Ronnie Lee Gardner knew just how he wanted to die – with a hood pulled over his head and a bull’s-eye marking his heart. Sometime around midnight, five executioners cocked their .30 caliber rifles and stood ready to grant him his request.
Reporters and witnesses for Gardner’s victims watched from behind reflective glass, waiting to hear the first shot. Gardner had barely finished uttering his last words, before the executioners raised their rifles and unleashed a barrage of bullets into his chest. Witnesses say his arms tensed as those bullets hit him, and his body jerked back.
When it was all over, the clock read 12:17am, and Gardner sat there dead, blood spilling from his jump suit, his mouth slightly open, his head cocked. He had become the third person executed by firing squad since 1976. Reporters noted that the executioners didn’t even wait for the countdown to reach 2 before letting off their first shots.
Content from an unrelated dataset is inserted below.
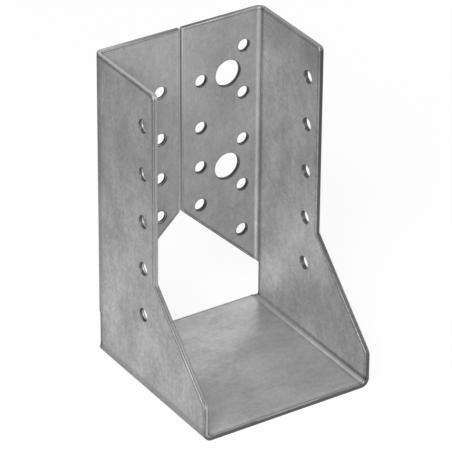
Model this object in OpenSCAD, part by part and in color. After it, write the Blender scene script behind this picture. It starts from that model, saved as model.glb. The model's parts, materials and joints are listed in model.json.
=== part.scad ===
// Joist hanger with inward-turned header flanges, folded from one galvanised steel sheet.
// The joist drops in from above, rests on the seat and leaves at the front (-Y).
// The two flanges close the back (+Y) and are nailed or bolted flat against the header.
// Origin: centre of the seat's underside. +Z is up. All sizes are in millimetres.

/* [Sheet] */
// Thickness of the sheet
sheet_t = 2; // [1.5:0.25:3]
// Inside radius of every fold
bend_r = 1.5; // [1:0.25:3]

/* [Joist pocket] */
// Clear width between the side walls
joist_w = 70; // [66:1:100]
// Overall height
hanger_h = 129; // [125:1:180]
// Depth of the seat from front to back
seat_depth = 77; // [70:1:100]
// Depth of the side walls above their sloped front edge
wall_depth = 42; // [34:1:60]
// Height at which the sloped front edge starts, at the front of the seat
toe_h = 15; // [8:1:30]
// Angle of the sloped front edge above the horizontal
front_slope = 45; // [30:1:50]
// Radius of the walls' upper front corners
corner_r = 2; // [1:0.5:8]
// Radius where the sloped front edge meets the upright edge above the seat
toe_r = 4; // [1:0.5:6]
// Step of the walls' rear edge in front of the seat's rear edge and the flanges' back
rear_step = 3; // [2:0.25:3.5]

/* [Header flanges] */
// Gap between the two flanges
flange_gap = 1; // [0.5:0.25:4]
// Height of the flanges' lower edge where they leave their folds
arch_foot_h = 19.5; // [14:0.5:26]
// Angle of the flanges' lower edge above the horizontal
arch_slope = 43.5; // [35:0.5:50]

/* [Joist nail holes] */
// Diameter of the nail holes in the side walls
joist_nail_d = 5; // [3.5:0.25:6]
// Number of holes in each side wall
joist_nail_rows = 5; // [2:1:5]
// Distance between the holes
joist_nail_pitch = 20; // [12:0.5:20]
// Distance of the highest hole below the top edge
joist_nail_top = 15.5; // [10:0.5:20]
// Distance of the holes behind the walls' front edge
joist_nail_edge = 7.5; // [6:0.5:14]

/* [Header nail holes] */
// Diameter of the nail holes in the flanges
header_nail_d = 5; // [3.5:0.25:6]
// Number of holes in the column beside each fold
outer_nail_rows = 5; // [2:1:5]
// Distance between the holes beside the fold
outer_nail_pitch = 20; // [12:0.5:20]
// Distance of the highest hole beside the fold below the top edge
outer_nail_top = 14.5; // [10:0.5:20]
// Distance of the holes beside the fold from the wall's outer face
outer_nail_edge = 9; // [7.5:0.5:10]
// Distance of the holes beside the gap from the flange's free edge
inner_nail_edge = 8.5; // [7:0.5:9]
// Steps between the four holes beside the gap, from the lowest up
inner_nail_step_1 = 16.5; // [12:0.5:18]
inner_nail_step_2 = 17; // [12:0.5:18]
inner_nail_step_3 = 20; // [12:0.5:22]

/* [Header bolt holes] */
// Diameter of the bolt holes in the flanges
bolt_d = 11; // [9:0.5:12]
// Distance between the two bolt holes of a flange
bolt_pitch = 40; // [30:1:50]
// Distance of the upper bolt hole below the top edge
bolt_top = 24.5; // [20:0.5:30]
// Distance of the bolt holes from the wall's outer face
bolt_edge = 16; // [15.5:0.25:17]

/* [Hidden] */
$fn = 72;

zinc = "#A6A8A9";
past = 1;                                 // how far a cutting tool runs past the sheet
fold_r = bend_r + sheet_t;                // outside radius of a fold
outer_w = joist_w + 2 * sheet_t;
wall_x = outer_w / 2;                     // outer face of the right wall
front_y = -seat_depth / 2;
rear_y = seat_depth / 2;                  // back of the flanges, against the header
fold_y = rear_y - fold_r;                 // where the walls start to fold into the flanges
wall_front_y = rear_y - wall_depth;
slope_top_h = toe_h + (wall_front_y - front_y) * tan(front_slope);
relief_start = -0.8;                      // where the rear relief leaves the seat's rear edge, round the fold
relief_end = relief_start + rear_step * sqrt(2);    // where it reaches the walls' rear edge
arch_h = arch_foot_h + (wall_x - fold_r - flange_gap / 2) * tan(arch_slope);

// Height of the flanges' lower edge at a distance x from the middle
function arch_z(x) = arch_h - (abs(x) - flange_gap / 2) * tan(arch_slope);

// Heights of the four holes beside the gap: the lowest is level with the top of the arch
inner_nail_z = [
    arch_h,
    arch_h + inner_nail_step_1,
    arch_h + inner_nail_step_1 + inner_nail_step_2,
    arch_h + inner_nail_step_1 + inner_nail_step_2 + inner_nail_step_3,
];

// Upright rectangle on the X axis whose two lower corners are rounded
module trough(w, h, r) {
    translate([-w / 2, r]) square([w, h - r]);
    translate([-w / 2 + r, 0]) square([w - 2 * r, r + past]);
    for (side = [-1, 1])
        translate([side * (w / 2 - r), r]) circle(r);
}

// Seat and side walls seen from the front: a U with a folded radius at each lower corner
module u_section() {
    difference() {
        trough(outer_w, hanger_h, fold_r);
        translate([0, sheet_t]) trough(joist_w, hanger_h, bend_r);
    }
}

// What rounding takes off a corner: all beyond radius r between the angles first and last
module round_off(r, first, last) {
    reach = r + past;
    middle = (first + last) / 2;
    tip = reach / cos((last - first) / 2);
    difference() {
        polygon([
            [0, 0],
            [reach * cos(first), reach * sin(first)],
            [tip * cos(middle), tip * sin(middle)],
            [reach * cos(last), reach * sin(last)],
        ]);
        circle(r);
    }
}

// Outline of seat and walls seen from the side, with Y to the right and Z up
module side_outline() {
    difference() {
        polygon([
            [front_y, 0],
            [rear_y, 0],
            [rear_y, hanger_h],
            [wall_front_y, hanger_h],
            [wall_front_y, slope_top_h],
            [front_y, toe_h],
        ]);
        translate([wall_front_y + corner_r, hanger_h - corner_r]) round_off(corner_r, 90, 180);
        translate([front_y + toe_r, toe_h - toe_r * tan(45 - front_slope / 2)])
            round_off(toe_r, 90 + front_slope, 180);
    }
}

// What lies behind the walls' rear edge and the slope, with its hollow upper end, that leads to the
// seat's rear edge. Y runs to the right, and the way up round the seat's fold runs up.
module relief() {
    slope = rear_step * sin(45);
    polygon([
        [rear_y + past, relief_start - past],
        [rear_y - slope, relief_start + slope],
        [rear_y, relief_end],
        [rear_y - rear_step, relief_end],
        [rear_y - rear_step, hanger_h],
        [rear_y + past, hanger_h],
    ]);
    translate([rear_y, relief_end]) circle(rear_step);
}

// The relief on both sides, cut square through the middle of the seat's folds
module reliefs() {
    for (side = [0, 1])
        mirror([side, 0, 0]) translate([wall_x - fold_r, 0, fold_r])
            rotate([0, 135, 0]) rotate([0, 0, 90])
                translate([0, 0, -hanger_h]) linear_extrude(hanger_h + 2 * fold_r) relief();
}

// What lies behind start and above the flanges' lower edge, an arch that peaks at the gap
module above_arch(start) {
    translate([0, start, 0]) rotate([90, 0, 180]) linear_extrude(rear_y + past - start)
        polygon([
            [0, arch_z(0)],
            [wall_x + past, arch_z(wall_x + past)],
            [wall_x + past, hanger_h + past],
            [-wall_x - past, hanger_h + past],
            [-wall_x - past, arch_z(wall_x + past)],
        ]);
}

// Seat and side walls
module channel() {
    difference() {
        intersection() {
            translate([0, rear_y, 0]) rotate([90, 0, 0]) linear_extrude(seat_depth) u_section();
            translate([-wall_x, 0, 0]) rotate([90, 0, 90]) linear_extrude(outer_w) side_outline();
        }
        reliefs();
        above_arch(fold_y);
    }
}

// Right flange with its fold and a little of the wall ahead of it, seen from above
module flange_section() {
    translate([flange_gap / 2, rear_y - sheet_t])
        square([wall_x - fold_r - flange_gap / 2, sheet_t]);
    translate([wall_x - sheet_t, fold_y - past]) square([sheet_t, past]);
    translate([wall_x - fold_r, fold_y]) intersection() {
        square(fold_r);
        difference() {
            circle(fold_r);
            circle(bend_r);
        }
    }
}

// Both flanges with their folds
module flanges() {
    intersection() {
        linear_extrude(hanger_h) {
            flange_section();
            mirror([1, 0]) flange_section();
        }
        above_arch(fold_y - past);
    }
}

// One hole through both side walls
module joist_hole(d, y, z) {
    translate([0, y, z]) rotate([0, 90, 0]) cylinder(h = outer_w + 2 * past, d = d, center = true);
}

// One hole in each flange, the same distance x either side of the middle
module header_holes(d, x, z) {
    for (side = [-1, 1])
        translate([side * x, rear_y + past, z]) rotate([90, 0, 0]) cylinder(h = sheet_t + 2 * past, d = d);
}

// The whole hanger, punched and folded from one sheet
module hanger() {
    color(zinc) difference() {
        union() {
            channel();
            flanges();
        }
        for (i = [0 : joist_nail_rows - 1])
            joist_hole(joist_nail_d, wall_front_y + joist_nail_edge,
                       hanger_h - joist_nail_top - i * joist_nail_pitch);
        for (i = [0 : outer_nail_rows - 1])
            header_holes(header_nail_d, wall_x - outer_nail_edge,
                         hanger_h - outer_nail_top - i * outer_nail_pitch);
        for (z = inner_nail_z)
            header_holes(header_nail_d, flange_gap / 2 + inner_nail_edge, z);
        for (i = [0 : 1])
            header_holes(bolt_d, wall_x - bolt_edge, hanger_h - bolt_top - i * bolt_pitch);
    }
}

hanger();
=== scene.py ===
import json
import math

import bmesh
import bpy
from mathutils import Matrix, Vector


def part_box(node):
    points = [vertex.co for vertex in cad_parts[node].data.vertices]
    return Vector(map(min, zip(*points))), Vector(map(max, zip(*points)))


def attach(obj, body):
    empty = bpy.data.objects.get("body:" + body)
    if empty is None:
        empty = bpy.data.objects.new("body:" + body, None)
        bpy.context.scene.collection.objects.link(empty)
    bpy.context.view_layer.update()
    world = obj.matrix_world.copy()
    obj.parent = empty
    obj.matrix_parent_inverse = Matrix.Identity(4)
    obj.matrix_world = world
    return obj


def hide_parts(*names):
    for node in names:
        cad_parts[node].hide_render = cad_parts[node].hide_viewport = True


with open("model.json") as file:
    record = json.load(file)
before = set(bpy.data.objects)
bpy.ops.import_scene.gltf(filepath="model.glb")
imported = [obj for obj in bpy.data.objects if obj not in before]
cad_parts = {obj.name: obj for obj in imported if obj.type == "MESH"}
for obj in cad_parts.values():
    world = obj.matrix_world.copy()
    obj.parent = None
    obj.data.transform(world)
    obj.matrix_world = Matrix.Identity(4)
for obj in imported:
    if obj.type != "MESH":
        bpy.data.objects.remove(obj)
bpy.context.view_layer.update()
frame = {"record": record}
scene = bpy.context.scene
scene.view_settings.view_transform = "Standard"


# Camera: a long lens a little over a metre away looks down into the pocket from the front left.
# The point that it looks at and its distance are in millimetres.
mm = 0.001
camera_data = bpy.data.cameras.new("camera")
camera_data.sensor_width = 36.0
camera_data.lens = 291.75
camera_data.clip_end = 20
camera = bpy.data.objects.new("camera", camera_data)
scene.collection.objects.link(camera)
scene.camera = camera
look_at = Vector((-4.16, -1.5, 64.41)) * mm
distance = 1362
turn, height, roll = math.radians(-33.06), math.radians(30.03), math.radians(0.48)
away = Vector((math.sin(turn) * math.cos(height), -math.cos(turn) * math.cos(height), math.sin(height)))
camera.matrix_world = (
    Matrix.Translation(look_at + away * distance * mm)
    @ away.to_track_quat("Z", "Y").to_matrix().to_4x4()
    @ Matrix.Rotation(roll, 4, "Z")
)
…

Gardner had come to this point in his life after murdering two people, one in 1984 and the other a year later. The first was Melvyn Otterstrom, a bartender who worked at Cheers Tavern in Salt Lake City, Utah. Otterstrom was tending bar that night when Gardner showed up and attempted to rob the place. Something went wrong, and Gardner ended up shooting Otterstrom in the face, leaving him lying there dead. His wife Kathy walk in later and found him.
While standing trial for that murder, Gardner pulled out a gun that someone had smuggled into the courtroom for him and attempted to bust out. During that attempt, he shot and killed attorney Michael Burdell and wounded bailiff George “Nick” Kirk. Kirk’s family members say he died 11 years later because of those wounds.
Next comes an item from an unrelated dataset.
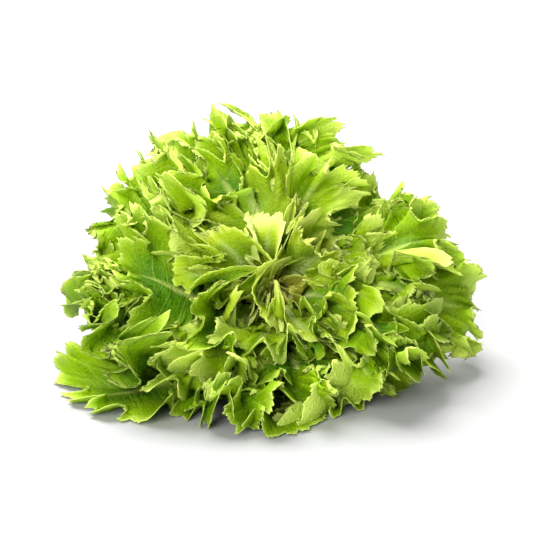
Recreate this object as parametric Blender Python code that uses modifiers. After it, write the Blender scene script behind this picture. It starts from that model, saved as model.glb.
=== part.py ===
"""A cut head of escarole, lying on its side with its open face turned forward and up.

Run with: blender --background --python part.py
Metres, +Z up. The head faces -Y and rests on the plane z = 0, with the origin at the bottom centre
of its bounding box.

The leaves are placed in polar coordinates about the crown, a point inside the top of the core:
    rho      distance from the crown
    theta    angle away from the head's axis, 0 along the axis and 180 degrees back down the core
    phi      angle round the axis, 0 towards +X and 90 degrees towards the top of the head
Every leaf is one sheet theta(rho, phi). A later leaf of the spiral has a smaller theta everywhere,
so the leaves nest in each other like bowls and never cross.
"""

import math

import bmesh
import bpy
import numpy as np
from mathutils import Matrix, Vector

# How the head lies on the table.
AXIS_RISE = math.radians(42)  # the axis points forward and this far above the table
CORE_PRESS = 0.0006  # how far the edge of the core's cut is pressed flat by the table

# The core: the short stem that all leaves grow from, cut flat below the lowest leaf.
CORE_RADIUS = 0.017
CORE_FOOT_RADIUS = 0.0160
CORE_TOP = 0.010  # the dome's top above the crown
CORE_SHOULDER = -0.006  # where the dome meets the straight sides
CORE_CUT = -0.043  # the knife cut
CORE_CHAMFER = 0.0015
CORE_STEPS = 28
DOME_STEPS = 6

# The leaves, counted from the outermost.
OUTER_LEAVES = 24
MIDDLE_LEAVES = 18
INNER_LEAVES = 15
RINGLESS_LEAVES = 5  # the first leaves don't overlap each other, so they share one level
RINGLESS_STEP = 3  # levels between them and the next leaf
GOLDEN_ANGLE = math.radians(137.508)
FIRST_AZIMUTH = math.radians(32)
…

After the murders, Gardner was given the choice of lethal injection or firing squad. He went over the procedures for both and then ended up deciding he’d rather be shot to death than stuck with a poisonous needle. It was an interesting choice, considering that lethal injection has been the preferred method of death for the longest.
Some had speculated that Gardner chose the firing squad because he wanted to lose his life the same way he had taken two others – via the barrel of a gun. But others pointed to Gardner’s attempts to appeal his death sentence, saying he chose the unpopular choice because he hoped a judge would overturn it and grant him life in prison.
Questions also popped up about which method is more humane, meaning which one is the least painful. Some critics of lethal injection say it’s just as brutal as the electric chair styled executions it replaced, something Gardner may have considered.
In order to die from lethal injection, Gardner would’ve had to go through a series of shots, the first designed to put him to sleep, the second to paralyze him and stop his breathing, and finally a third to cut off the signals to his brain.
The controversy arises over whether the first shot actually puts the person to sleep permanently. Critics say the ingredients in the shot causes it to wear off too quickly, leaving the person awake but too paralyzed from the second shot to show any signs of the enormous amount of pain they’re going through, basically leaving them to sit there and suffer in silence.
The firing squad on the other hand is supposedly quick and painless. The executioners are said to be so accurate that the person is usually dead after taking on the first shot. But witnesses at Gardner’s execution say his thumbs and fingers twitched for two minutes after he had been hit, meaning the bullets didn’t initially kill him, meaning they probably left him suffering in the same silence he would’ve went through had he received the lethal injection.
We’ll never know if Gardner chose the firing squad because he figured if the appeals failed and he had to go, that would be the more fitting of the two, or if he chose it because he believed it was the least painful.
The actions of his last days offer little as far as clues. Reports say Gardner spent his time reading a book called “Divine Justice” while at the same time requesting that the family members of the victims not be present for the execution.
Either way, he died early this morning. And as it happened 26 years after the trial and murders, friends of Gardner gathered outside and held a vigil in the parking lot, while the families of the victims were left to themselves, hoping they could find a way to finally put it all behind them.